TASK TO CARRY OUT: Transcribe only part of the material below: the lines from the one containing "build_transom()" through the one containing "return None if", inclusive, exactly as written.

[Excerpt from a dataset]
--- start ---
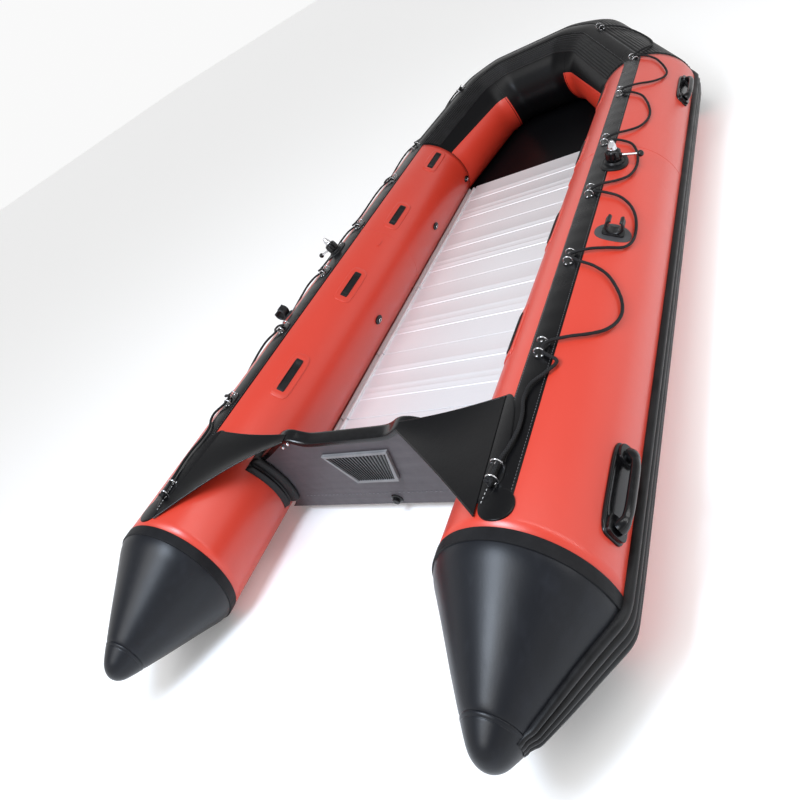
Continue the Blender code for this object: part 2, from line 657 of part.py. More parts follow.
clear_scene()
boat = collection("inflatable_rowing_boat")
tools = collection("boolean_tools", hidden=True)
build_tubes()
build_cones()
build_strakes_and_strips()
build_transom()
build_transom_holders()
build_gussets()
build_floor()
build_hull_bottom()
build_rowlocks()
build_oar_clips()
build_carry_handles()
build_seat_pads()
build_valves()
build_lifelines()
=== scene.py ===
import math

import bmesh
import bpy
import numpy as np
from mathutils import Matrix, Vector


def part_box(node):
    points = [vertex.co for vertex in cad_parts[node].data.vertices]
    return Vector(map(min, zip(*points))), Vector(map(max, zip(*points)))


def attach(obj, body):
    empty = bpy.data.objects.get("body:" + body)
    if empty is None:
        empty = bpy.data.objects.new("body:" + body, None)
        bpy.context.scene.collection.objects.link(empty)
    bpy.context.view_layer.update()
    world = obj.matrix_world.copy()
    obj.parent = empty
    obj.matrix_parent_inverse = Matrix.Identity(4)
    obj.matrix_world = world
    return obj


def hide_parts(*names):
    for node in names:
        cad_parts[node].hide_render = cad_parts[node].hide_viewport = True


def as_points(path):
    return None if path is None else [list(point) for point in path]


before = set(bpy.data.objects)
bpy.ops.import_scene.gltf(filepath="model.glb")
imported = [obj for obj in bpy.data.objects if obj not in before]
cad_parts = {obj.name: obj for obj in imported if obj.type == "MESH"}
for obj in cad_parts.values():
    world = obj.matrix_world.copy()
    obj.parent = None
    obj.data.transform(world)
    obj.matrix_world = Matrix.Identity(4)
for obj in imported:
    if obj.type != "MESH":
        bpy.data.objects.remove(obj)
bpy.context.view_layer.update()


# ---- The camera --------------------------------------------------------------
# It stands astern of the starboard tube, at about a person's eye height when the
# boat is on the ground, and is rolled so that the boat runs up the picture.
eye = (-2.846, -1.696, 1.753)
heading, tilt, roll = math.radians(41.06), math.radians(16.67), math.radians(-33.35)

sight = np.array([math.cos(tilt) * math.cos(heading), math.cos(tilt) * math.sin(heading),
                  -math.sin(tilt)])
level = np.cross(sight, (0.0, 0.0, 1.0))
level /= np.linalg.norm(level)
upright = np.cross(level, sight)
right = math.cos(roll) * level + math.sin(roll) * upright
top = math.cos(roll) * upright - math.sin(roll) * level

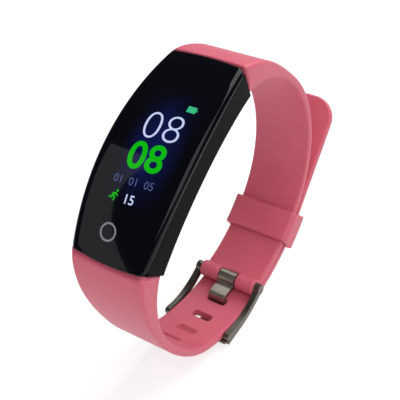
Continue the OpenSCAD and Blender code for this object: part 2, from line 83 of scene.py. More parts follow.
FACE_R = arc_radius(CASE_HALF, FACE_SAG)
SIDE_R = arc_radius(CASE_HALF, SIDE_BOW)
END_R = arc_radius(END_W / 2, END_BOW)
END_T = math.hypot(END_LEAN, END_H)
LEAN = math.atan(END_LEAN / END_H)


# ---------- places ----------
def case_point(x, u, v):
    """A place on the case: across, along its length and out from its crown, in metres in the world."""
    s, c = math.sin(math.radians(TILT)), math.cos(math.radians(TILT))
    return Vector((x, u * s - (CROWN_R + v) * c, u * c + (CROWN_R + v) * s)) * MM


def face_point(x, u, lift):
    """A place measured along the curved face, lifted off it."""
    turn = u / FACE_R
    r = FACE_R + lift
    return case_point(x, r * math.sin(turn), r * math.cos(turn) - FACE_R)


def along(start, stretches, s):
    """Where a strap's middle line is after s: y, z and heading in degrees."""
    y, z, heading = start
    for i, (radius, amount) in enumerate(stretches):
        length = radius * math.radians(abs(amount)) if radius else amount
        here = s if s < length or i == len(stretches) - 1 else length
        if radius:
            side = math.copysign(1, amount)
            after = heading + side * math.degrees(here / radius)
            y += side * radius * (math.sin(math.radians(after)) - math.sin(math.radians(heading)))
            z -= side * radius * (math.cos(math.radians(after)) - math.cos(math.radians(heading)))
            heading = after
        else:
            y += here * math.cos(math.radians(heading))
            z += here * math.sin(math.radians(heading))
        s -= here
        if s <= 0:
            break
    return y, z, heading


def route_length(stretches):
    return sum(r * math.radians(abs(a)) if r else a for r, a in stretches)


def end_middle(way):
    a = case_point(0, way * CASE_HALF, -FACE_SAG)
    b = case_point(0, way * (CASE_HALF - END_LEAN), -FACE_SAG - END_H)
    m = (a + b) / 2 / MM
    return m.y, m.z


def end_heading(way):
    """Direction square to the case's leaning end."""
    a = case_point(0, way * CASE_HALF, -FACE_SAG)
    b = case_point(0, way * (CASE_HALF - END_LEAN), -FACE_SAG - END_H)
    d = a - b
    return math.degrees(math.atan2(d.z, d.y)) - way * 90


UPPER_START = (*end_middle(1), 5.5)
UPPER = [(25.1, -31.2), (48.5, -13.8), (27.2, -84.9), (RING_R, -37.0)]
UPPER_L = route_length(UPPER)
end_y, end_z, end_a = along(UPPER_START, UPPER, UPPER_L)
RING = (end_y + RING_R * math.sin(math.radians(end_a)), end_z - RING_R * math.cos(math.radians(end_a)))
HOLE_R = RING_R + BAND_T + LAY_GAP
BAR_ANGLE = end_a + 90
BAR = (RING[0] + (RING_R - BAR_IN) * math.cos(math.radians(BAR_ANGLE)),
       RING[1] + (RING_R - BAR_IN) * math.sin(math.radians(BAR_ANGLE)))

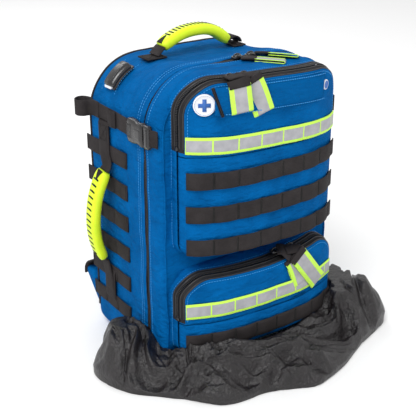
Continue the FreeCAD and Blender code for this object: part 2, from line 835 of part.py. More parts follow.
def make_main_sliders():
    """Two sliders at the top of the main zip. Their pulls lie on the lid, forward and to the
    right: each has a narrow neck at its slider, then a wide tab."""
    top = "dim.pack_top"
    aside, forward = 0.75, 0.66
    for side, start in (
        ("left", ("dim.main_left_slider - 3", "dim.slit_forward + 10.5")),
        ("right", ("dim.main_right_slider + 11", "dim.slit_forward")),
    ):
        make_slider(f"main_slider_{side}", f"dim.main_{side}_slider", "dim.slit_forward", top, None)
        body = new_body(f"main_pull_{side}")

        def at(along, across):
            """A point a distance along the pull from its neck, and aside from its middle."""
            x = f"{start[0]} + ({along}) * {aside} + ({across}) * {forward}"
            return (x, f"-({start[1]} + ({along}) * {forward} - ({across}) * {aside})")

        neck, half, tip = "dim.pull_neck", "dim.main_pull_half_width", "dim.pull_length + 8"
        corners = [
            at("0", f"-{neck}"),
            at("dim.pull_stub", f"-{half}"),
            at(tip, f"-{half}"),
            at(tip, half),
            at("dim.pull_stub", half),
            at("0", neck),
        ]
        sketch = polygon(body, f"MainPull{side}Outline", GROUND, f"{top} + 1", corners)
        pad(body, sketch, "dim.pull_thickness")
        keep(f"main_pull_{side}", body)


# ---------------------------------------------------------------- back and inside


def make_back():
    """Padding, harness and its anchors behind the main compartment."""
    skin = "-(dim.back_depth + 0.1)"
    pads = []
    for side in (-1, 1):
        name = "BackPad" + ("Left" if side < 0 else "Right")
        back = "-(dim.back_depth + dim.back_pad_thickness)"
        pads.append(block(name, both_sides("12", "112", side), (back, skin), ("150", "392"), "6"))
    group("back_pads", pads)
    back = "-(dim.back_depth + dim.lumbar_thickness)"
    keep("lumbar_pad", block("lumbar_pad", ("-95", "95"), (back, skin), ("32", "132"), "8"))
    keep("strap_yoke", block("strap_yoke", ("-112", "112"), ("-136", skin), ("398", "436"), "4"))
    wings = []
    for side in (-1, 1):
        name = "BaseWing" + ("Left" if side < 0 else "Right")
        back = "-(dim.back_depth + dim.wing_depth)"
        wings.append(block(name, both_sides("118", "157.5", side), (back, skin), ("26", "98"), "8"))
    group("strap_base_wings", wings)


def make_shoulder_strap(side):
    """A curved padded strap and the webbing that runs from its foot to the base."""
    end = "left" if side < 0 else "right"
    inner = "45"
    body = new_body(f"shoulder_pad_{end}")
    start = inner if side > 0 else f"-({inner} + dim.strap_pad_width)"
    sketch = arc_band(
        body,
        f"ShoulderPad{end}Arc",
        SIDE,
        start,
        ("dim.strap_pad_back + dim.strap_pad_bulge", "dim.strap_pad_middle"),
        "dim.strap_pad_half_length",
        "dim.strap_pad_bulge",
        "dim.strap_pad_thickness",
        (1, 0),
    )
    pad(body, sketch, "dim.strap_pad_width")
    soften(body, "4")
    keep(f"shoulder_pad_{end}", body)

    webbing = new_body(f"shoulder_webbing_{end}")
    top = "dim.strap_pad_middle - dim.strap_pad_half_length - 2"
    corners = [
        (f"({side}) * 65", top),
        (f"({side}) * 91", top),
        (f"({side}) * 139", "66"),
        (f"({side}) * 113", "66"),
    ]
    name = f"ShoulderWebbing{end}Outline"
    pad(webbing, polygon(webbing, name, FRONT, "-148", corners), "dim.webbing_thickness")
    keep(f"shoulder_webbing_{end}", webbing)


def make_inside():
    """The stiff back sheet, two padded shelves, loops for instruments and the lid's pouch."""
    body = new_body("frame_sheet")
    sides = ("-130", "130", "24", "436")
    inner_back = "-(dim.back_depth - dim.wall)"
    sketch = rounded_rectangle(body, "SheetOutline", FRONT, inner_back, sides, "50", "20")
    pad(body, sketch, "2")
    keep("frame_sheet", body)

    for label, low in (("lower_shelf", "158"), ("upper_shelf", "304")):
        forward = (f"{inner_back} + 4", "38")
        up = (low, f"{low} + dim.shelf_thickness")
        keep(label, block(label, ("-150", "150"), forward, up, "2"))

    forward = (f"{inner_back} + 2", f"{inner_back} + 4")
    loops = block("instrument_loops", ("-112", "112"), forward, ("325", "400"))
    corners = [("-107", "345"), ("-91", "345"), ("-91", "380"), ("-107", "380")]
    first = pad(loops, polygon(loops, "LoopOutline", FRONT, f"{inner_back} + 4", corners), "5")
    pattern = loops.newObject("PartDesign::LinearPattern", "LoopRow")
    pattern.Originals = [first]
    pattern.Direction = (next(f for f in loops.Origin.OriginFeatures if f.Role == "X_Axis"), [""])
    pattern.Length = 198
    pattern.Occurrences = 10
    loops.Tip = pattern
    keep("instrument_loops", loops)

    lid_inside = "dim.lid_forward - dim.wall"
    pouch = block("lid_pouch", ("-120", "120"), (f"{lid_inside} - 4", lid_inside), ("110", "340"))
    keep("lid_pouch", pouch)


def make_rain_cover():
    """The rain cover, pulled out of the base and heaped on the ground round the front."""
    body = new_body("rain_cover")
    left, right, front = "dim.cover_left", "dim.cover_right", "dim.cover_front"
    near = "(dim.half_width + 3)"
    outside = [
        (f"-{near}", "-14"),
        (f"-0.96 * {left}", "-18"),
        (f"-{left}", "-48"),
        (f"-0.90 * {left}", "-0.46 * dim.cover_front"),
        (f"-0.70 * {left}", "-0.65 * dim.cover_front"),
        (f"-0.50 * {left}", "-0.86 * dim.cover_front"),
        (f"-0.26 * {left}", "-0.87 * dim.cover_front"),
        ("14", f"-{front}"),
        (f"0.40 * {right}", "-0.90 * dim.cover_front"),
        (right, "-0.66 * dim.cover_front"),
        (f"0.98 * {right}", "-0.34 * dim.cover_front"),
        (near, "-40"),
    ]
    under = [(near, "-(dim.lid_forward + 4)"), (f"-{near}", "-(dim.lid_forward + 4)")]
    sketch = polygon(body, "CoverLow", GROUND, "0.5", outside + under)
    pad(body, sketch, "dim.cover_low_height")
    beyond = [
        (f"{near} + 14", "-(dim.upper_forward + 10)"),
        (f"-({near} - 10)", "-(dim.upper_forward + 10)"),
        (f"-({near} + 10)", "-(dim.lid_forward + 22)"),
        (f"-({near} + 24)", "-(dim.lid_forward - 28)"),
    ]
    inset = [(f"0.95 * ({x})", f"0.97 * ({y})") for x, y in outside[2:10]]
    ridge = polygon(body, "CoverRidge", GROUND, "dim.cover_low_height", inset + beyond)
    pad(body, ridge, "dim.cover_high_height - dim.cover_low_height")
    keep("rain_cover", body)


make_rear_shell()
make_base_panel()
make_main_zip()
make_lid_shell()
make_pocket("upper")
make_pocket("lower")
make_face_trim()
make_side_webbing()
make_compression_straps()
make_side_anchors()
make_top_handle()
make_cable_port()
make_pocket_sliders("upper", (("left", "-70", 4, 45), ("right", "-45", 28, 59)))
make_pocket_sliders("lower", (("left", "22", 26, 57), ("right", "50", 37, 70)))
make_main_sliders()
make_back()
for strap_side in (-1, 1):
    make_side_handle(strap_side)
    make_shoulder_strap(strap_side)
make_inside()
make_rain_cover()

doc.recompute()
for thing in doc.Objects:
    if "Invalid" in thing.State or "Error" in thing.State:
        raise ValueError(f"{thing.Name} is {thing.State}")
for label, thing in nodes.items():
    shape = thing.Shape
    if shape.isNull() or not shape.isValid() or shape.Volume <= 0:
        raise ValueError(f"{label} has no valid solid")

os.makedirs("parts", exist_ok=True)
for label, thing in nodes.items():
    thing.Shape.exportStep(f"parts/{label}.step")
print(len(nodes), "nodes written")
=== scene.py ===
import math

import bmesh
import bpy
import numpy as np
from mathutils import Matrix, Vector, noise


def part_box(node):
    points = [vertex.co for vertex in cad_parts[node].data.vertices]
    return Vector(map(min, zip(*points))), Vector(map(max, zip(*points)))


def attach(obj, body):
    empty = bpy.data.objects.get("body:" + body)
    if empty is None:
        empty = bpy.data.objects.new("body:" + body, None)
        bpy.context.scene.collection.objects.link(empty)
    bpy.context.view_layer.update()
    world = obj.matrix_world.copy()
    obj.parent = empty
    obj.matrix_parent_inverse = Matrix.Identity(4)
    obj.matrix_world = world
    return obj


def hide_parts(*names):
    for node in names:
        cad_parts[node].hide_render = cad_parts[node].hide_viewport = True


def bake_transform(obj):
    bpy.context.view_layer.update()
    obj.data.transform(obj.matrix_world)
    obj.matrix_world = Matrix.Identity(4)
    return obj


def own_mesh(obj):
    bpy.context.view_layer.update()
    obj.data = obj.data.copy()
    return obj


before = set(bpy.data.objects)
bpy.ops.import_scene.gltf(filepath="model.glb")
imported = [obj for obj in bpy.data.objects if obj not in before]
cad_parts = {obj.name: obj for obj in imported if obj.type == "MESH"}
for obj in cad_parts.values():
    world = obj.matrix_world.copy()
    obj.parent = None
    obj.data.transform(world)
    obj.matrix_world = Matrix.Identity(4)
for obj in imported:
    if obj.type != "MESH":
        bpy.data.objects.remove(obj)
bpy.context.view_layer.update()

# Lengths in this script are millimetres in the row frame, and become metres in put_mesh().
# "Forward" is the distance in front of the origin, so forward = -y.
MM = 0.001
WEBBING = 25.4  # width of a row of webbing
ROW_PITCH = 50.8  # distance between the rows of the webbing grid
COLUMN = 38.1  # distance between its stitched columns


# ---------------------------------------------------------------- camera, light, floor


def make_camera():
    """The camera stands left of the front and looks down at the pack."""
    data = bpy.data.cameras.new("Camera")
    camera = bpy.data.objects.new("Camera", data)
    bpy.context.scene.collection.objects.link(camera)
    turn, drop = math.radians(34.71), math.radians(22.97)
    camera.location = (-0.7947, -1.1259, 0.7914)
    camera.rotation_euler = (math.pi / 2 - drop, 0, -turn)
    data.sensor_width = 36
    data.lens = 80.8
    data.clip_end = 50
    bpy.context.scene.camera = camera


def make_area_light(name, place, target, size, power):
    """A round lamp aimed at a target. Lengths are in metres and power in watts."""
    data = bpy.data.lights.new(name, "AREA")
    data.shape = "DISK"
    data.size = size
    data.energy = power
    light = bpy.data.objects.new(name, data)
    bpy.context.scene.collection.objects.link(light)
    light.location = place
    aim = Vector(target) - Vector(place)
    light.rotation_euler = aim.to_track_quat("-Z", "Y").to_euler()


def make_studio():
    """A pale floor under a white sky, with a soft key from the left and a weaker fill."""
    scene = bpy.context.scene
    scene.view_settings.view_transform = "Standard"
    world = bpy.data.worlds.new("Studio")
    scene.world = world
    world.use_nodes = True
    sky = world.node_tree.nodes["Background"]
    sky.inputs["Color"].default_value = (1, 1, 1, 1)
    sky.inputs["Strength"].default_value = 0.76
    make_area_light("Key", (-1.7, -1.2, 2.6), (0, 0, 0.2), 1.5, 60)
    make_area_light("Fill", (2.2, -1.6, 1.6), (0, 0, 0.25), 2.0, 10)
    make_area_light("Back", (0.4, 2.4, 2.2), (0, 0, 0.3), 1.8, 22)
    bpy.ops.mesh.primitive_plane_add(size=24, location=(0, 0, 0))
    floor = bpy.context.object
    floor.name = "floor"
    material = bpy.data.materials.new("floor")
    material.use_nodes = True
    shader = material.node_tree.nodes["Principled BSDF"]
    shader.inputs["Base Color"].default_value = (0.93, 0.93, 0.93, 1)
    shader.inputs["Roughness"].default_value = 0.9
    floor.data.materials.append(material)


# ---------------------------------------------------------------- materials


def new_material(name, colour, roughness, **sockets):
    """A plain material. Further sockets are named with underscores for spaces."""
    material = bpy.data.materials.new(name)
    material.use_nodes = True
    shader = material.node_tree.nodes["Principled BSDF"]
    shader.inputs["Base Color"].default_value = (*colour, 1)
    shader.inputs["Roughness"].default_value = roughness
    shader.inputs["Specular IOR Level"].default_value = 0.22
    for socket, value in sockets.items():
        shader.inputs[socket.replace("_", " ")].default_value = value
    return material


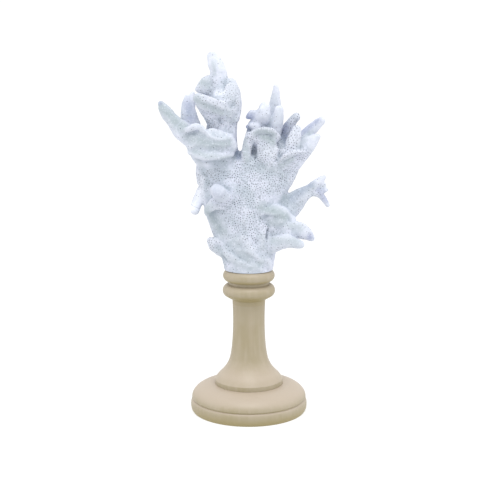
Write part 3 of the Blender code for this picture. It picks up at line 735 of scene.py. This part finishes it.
--- end ---
OUTPUT FOR THIS EXERCISE:
build_transom()
build_transom_holders()
build_gussets()
build_floor()
build_hull_bottom()
build_rowlocks()
build_oar_clips()
build_carry_handles()
build_seat_pads()
build_valves()
build_lifelines()
=== scene.py ===
import math

import bmesh
import bpy
import numpy as np
from mathutils import Matrix, Vector


def part_box(node):
    points = [vertex.co for vertex in cad_parts[node].data.vertices]
    return Vector(map(min, zip(*points))), Vector(map(max, zip(*points)))


def attach(obj, body):
    empty = bpy.data.objects.get("body:" + body)
    if empty is None:
        empty = bpy.data.objects.new("body:" + body, None)
        bpy.context.scene.collection.objects.link(empty)
    bpy.context.view_layer.update()
    world = obj.matrix_world.copy()
    obj.parent = empty
    obj.matrix_parent_inverse = Matrix.Identity(4)
    obj.matrix_world = world
    return obj


def hide_parts(*names):
    for node in names:
        cad_parts[node].hide_render = cad_parts[node].hide_viewport = True


def as_points(path):
    return None if path is None else [list(point) for point in path]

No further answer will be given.